Acabamos en Piazza di Spagna de madrugada. Nos sentamos en la escalinata, casi vacía, junto a la casa en la que vivieron Keats, Byron y Shelley, a contemplar la ciudad silenciosa y las pocas personas que por allí se encuentran. Dos chicos llegan con unas bicicletas con ruedas de colores y suena música italiana desde un altavoz que llevan en las bicis. Se paran y se ponen a ligar con unas turistas americanas. A nuestros pies, junto a la fuente de la barcaza, se acaba de producir una propuesta de matrimonio y la pareja, emocionada, no para de abrazarse y besarse. Contemplamos atónitos la escena y somos incapaces de irnos de allí. Decidimos que nos iremos cuando dejen de besarse. Pero pasan minutos y minutos y ellos siguen allí, besándose como si no hubiera mañana.
Cuando por fin empezamos la ardua tarea de conseguir dos taxis, se separan y se meten en la fuente para beber agua, algo que ya hemos visto hacer a otras personas y que nos parece a todos terrible.

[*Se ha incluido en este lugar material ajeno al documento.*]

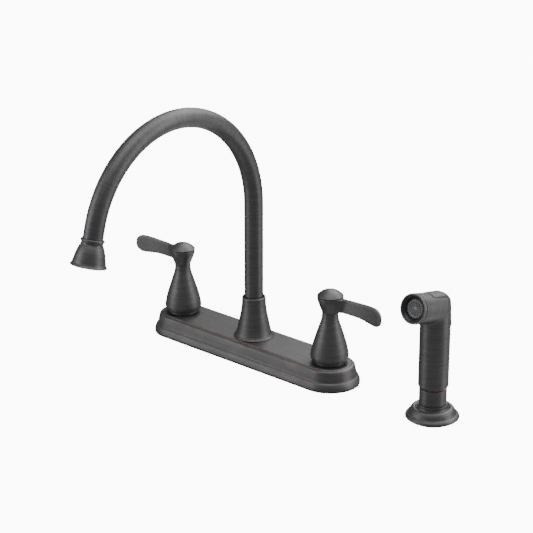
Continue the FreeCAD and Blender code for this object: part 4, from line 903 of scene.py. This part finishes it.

Por fin conseguimos que nos manden dos taxis, nos dirigimos a la columna que hay enfrente de la embajada española y vemos como una pareja de turistas nos roba, delante de nuestros ojos, uno de los taxis que acaban de llegar. El primer turno se va en el taxi que queda (dos italianos, dos griegos) y el resto volvemos a llamar por otro taxi. La vuelta no es menos interesante, con un taxista parlanchín, con música a todo volumen, bailando lo que no hemos bailado en toda la noche y recorriendo el largo camino pensando todos que sí, por fin, después de varios días por aquí, hemos estado en Roma.
Roma es maravillosa.
En la foto, la fuente de la barcaza en la Piazza di Spagna, con las bicis de colores y el futuro matrimonio dándose el lote sin descanso.